Teaching, however, is just one aspect of the dual task which FNU has taken on. To turn the university into a school oriented to both teaching and research, its faculty has been paying just as much attention to scientific investigations and scholarly pursuits. The efforts have started to pay off. The university is at present the proud host to as many as four national centers for scientific research and personnel training, eight key laboratories or research centers sponsored by the ministries concerned or the provincial government, one Ministry of Education sponsored research center for basic education, and several dozen of provincially sponsored laboratories and research institutes.

Students
Over 20,000 students are enrolled in the two campuses in Fuzhou, among whom over 4,600 are pursuing their graduate degrees. Some others are international students from 17 countries such as the U.S., the U.K., Japan, and the Republic of Korea, and from China's Hong Kong, Macao and Taiwan areas or from overseas Chinese families around the world.

International student life
Most of the international students come from neighbouring Asian countries, including Philippines, Indonesia, Malaysia, Vietnam, Japan, and Korea.

The International Students College is near many shopping areas including Student Street (), Baolong Mall (), Taijiang (), and Dongbai Yuan Hong ().

Faculty
FNU attaches the greatest importance to recruiting talented researchers and distinguished scholars for its teaching staff. Maintaining a high-quality, properly tiered, and professionally dedicated faculty has been its top priority. It has a 2,600-strong teaching and auxiliary staff.

Its faculty counts more than 700 full and associate professors, among whom two have been elected members of the Eurasian Academy of Sciences, seven have received the honorific title of "Young and Middle-aged Experts with Distinguished Services," two are members of the subject-specific advisory groups under the State Council Commission for Regulating Academic Degrees, six are "Professors Extraordinaire" or "Minjiang Scholars", one has been honored as "China’s Distinguished Teacher", six as "Fujian’s Distinguished Teachers," and 22 as "Fujian’s Distinguished Experts", to mention a fraction of the honors and recognitions won by FNU scholars.

Facilities
The university is noted for its fine facilities for teaching and research.

Its library holds a collection of as many as 2.86 million books. It is one of the largest libraries in normal universities throughout China. The library is famed internationally for its very impressive collections of ancient texts, rare books, rubbings of engraved tablets, photographs, calligraphic works and paintings, Fujian's local cultural and historical documents, early editions of foreign language publications, and major newspapers published during the historic period known as the May Fourth Movement.

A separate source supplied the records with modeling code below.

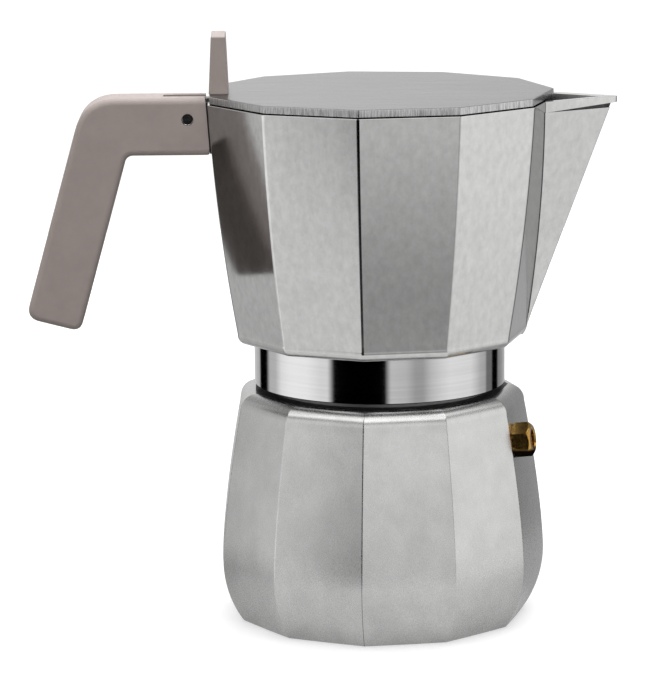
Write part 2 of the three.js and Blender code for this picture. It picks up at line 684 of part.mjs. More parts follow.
// ---------------------------------------------------------------- handle and hinge pin
function handleBlank() {
  const outline = roundedOutline([
    [-50, HANDLE_TOP, 0], [-96.2, HANDLE_TOP, 14], [-116.4, 101.8, 4.5],
    [-98.6, 97.2, 2.2], [-82.4, ARM_BOTTOM, 3], [-50, ARM_BOTTOM, 0],
  ]);
  const options = {
    depth: 2 * (HANDLE_HALF_WIDTH - HANDLE_ROUND), curveSegments: 6, bevelEnabled: true,
    bevelThickness: HANDLE_ROUND, bevelSize: HANDLE_ROUND, bevelOffset: -HANDLE_ROUND, bevelSegments: 3,
  };
  const geometry = new THREE.ExtrudeGeometry(outline, options);
  const centred = geometry.rotateX(Math.PI / 2).translate(0, HANDLE_HALF_WIDTH - HANDLE_ROUND, 0);
  return solid(centred);
}

function handle() {
  const faceAt = (z) => -collectorRadius(z) * FLAT_RATIO - FACE_GAP;
  const endCut = slab(polygon([
    [faceAt(ARM_BOTTOM) - 0.1, 150], [faceAt(ARM_BOTTOM) - 0.1, ARM_BOTTOM],
    [faceAt(HANDLE_TOP), HANDLE_TOP - 0.8], [faceAt(HANDLE_TOP) - 0.8, HANDLE_TOP + 0.1],
    [faceAt(HANDLE_TOP) - 0.8, 180], [-40, 180], [-40, 150],
  ]), -20, 20);
  const half = EAR_OUTER + GAP;
  const pocket = box(EAR_END_X - GAP, -40, -half, half, EAR_BOTTOM - GAP, EAR_TOP + GAP);
  const slot = slab(polygon([
    [-70.4, 180], [-70.4, HINGE_Z + 4.4], [-66.4, HINGE_Z - 4], [-40, HINGE_Z - 4], [-40, 180],
  ]), -SLOT_HALF_WIDTH, SLOT_HALF_WIDTH);
  const pinHole = rod(PIN_HOLE, -10, 10, HINGE_X, HINGE_Z);
  const recessFloor = HANDLE_HALF_WIDTH - PIN_RECESS - PIN_HEAD - GAP;
  const recesses = joined(
    rod(PIN_HEAD_RADIUS + GAP, recessFloor, 10, HINGE_X, HINGE_Z),
    rod(PIN_HEAD_RADIUS + GAP, -10, -recessFloor, HINGE_X, HINGE_Z),
  );
  return cut(handleBlank(), endCut, pocket, slot, pinHole, recesses);
}

function socket(y0, y1) {
  return rod(SCREW_SOCKET, y0, y1, HINGE_X, HINGE_Z, 6);
}

function hingePin() {
  const face = -HANDLE_HALF_WIDTH + PIN_RECESS;
  const head = rod(PIN_HEAD_RADIUS, face, face + PIN_HEAD, HINGE_X, HINGE_Z);
  const shank = rod(PIN_RADIUS, face + 0.5, 6.7, HINGE_X, HINGE_Z);
  const bore = rod(1, 1.7, 7, HINGE_X, HINGE_Z, 12);
  return cut(joined(head, shank), bore, socket(face - 1, face + SCREW_SOCKET_DEPTH));
}

function hingeScrew() {
  const face = HANDLE_HALF_WIDTH - PIN_RECESS;
  const head = rod(PIN_HEAD_RADIUS, face - PIN_HEAD, face, HINGE_X, HINGE_Z);
  const shank = rod(0.7, 2.2, face - 0.5, HINGE_X, HINGE_Z, 12);
  return cut(joined(head, shank), socket(face - SCREW_SOCKET_DEPTH, face + 1));
}

// ---------------------------------------------------------------- assembly
place('boiler', boiler(), cast);
valvePieces();
place('funnel', funnel(), pressed);
place('funnel_plate', perforatedDisc(FUNNEL_PLATE_RADIUS, HOLE_FIELD, BASKET_FLOOR + 2), pressed);
place('gasket', gasket(), silicone);
place('filter_plate', perforatedDisc(FILTER_PLATE_RADIUS, HOLE_FIELD, SEAT_TOP + 0.1), pressed);
place('collector', collector(), cast);
place('column', column(), cast);
place('column_cap', columnCap(), cast);
place('handle', handle(), plastic);
place('hinge_pin', hingePin(), steel);
place('hinge_screw', hingeScrew(), steel);
place('lid', lid(), cast);
place('knob', knob(), plastic);
knobScrewPlaces().forEach((y, i) => place(`knob_screw_${i + 1}`, knobScrew(y, 0), steel));

export default pot;
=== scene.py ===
"""Looks of an eleven-sided stovetop moka pot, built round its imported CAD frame.

Sizes are in millimetres until a mesh is made, and angles round the pot run from +X towards +Y.
"""

import json
import math

import bpy
import bmesh
import numpy as np
from mathutils import Matrix, Vector


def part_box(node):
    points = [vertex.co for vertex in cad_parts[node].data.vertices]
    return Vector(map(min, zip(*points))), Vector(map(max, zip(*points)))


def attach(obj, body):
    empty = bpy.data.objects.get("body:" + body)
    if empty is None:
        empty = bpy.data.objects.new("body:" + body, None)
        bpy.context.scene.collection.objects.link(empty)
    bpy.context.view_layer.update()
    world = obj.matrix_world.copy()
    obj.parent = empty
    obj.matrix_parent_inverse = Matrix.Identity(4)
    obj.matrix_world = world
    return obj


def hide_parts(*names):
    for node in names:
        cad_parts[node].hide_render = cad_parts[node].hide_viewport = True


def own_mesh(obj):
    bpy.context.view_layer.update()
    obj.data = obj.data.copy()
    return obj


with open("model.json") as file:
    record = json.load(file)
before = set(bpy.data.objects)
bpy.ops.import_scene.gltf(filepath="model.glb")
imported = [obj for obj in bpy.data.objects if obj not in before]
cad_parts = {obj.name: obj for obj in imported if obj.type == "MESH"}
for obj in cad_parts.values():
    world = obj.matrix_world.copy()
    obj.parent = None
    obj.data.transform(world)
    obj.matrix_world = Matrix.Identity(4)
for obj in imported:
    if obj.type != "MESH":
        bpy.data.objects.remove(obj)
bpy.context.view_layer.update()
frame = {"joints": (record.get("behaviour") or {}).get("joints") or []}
MM = 0.001


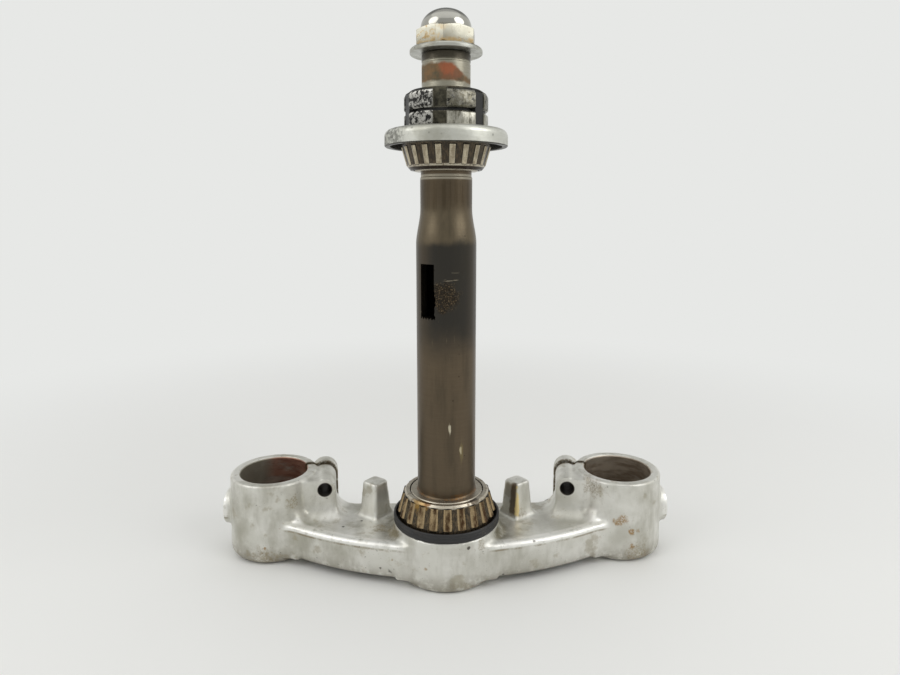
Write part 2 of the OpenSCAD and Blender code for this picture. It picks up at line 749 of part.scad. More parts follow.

The university is equipped with over 7,000 computers for teaching and research, over 100 multimedia classrooms, and more than 30 language laboratories. Among its facilities for conducting pedagogical and scientific experiments are a university computation center, an analyzing and testing center, a center of modern educational technologies, in addition to the 70-odd research institutes and centers run by its colleges. A high-speed intranet serves the campuses, and it is expanding rapidly to cater to the ever-increasing needs of the university community.

International education
Founded in 1988, the International College of Chinese Studies of the Fujian  Normal University (formerly International Cultural and Educational Exchange Center, FNU) was authorized by the State Education Commission as one of the four Chinese teaching bases to admit students from Southeast Asia. In 1997, it received its current name.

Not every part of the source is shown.